In May, the Ontario Superior Court of Justice appointed Grant Thornton Ltd. as the receiver for Cacoeli Capital Inc., Cacoeli Asset Management Inc. and a series of related limited partnerships, based on the OSC’s concerns that investors may have been harmed by having their capital diverted to real estate projects other than those specified at the time of investment.

In granting the regulator’s request, the court found the OSC had established it had “serious concerns” about potential breaches of securities laws.

The OSC has not made any enforcement allegations, and no wrongdoing has been proven.

Cacoeli is now appealing the court’s decision to appoint a receiver over its business, arguing the standard used by the court was too low.

In court filings, the firm argued this amounts to an “error of law” and that the extraordinary action of appointing a receiver calls for a higher standard of proof.

“On any evidentiary threshold more rigorous than a ‘serious issue to be tried,’ the commission cannot establish its allegations and the application should be dismissed,” the filing said.

While the same issue was raised in the initial hearing, the firm now argues the court erred by applying the lower standard.

“The application judge conducted no analysis in finding that the evidentiary standard was a ‘serious issue to be tried’ — concluding only that there is ‘no reason’ for a higher standard [than what’s required for asset freeze orders] — and did not address the fundamental difference between an order appointing a receiver… and an order for the continuation of a freeze,” the filing said.

The firm argued that ordering an asset freeze is less invasive than appointing a receiver. An asset freeze is “often a temporary step,” whereas, “The appointment of a receiver … is a final and powerful remedy that wrests control of a company’s assets and legal rights from management and delivers the power to a receiver.”

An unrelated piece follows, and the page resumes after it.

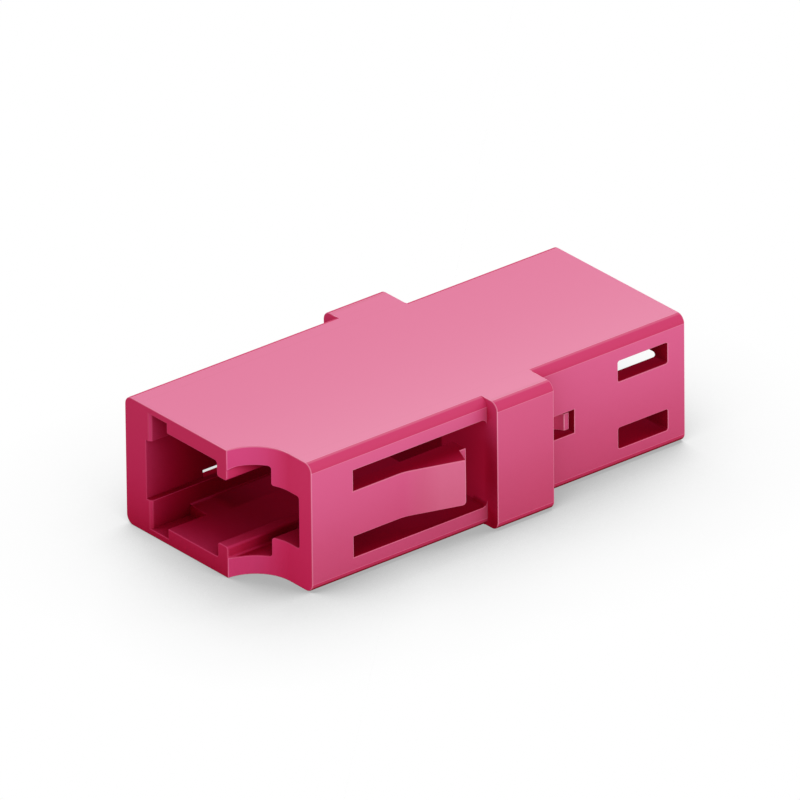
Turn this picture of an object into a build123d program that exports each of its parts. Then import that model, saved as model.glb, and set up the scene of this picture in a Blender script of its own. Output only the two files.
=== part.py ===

“Where relief is final in nature, a higher evidentiary standard is required,” the firm said.

Absent definitive guidance from the court on the correct threshold, the firm argued that a stricter standard — requiring the regulator to establish a “strong prima facie case” of breaches of securities law — should apply before the court imposes a receivership.

“The purpose of the Securities Act is not solely to provide for enforcement, but to support fair and efficient capital markets and facilitate capital formation. It is important that investors are sufficiently protected without excessive or heavy-handed intervention. A ‘serious issue to be tried’ standard for the commission’s alleged breaches of the Securities Act fails to strike this balance,” it said.

“Public confidence in capital markets depends not only on active enforcement, but also on procedural fairness and proportionality in regulatory interventions. A strong prima facie standard protects the balance between effective market oversight and the protection of individuals and firms from premature or unjustified regulatory overreach,” the firm argued.

As a result, it is requesting the court overturn the receivership or return the case to the lower court for a rehearing based on a higher standard of proof.

The OSC has not yet filed its response.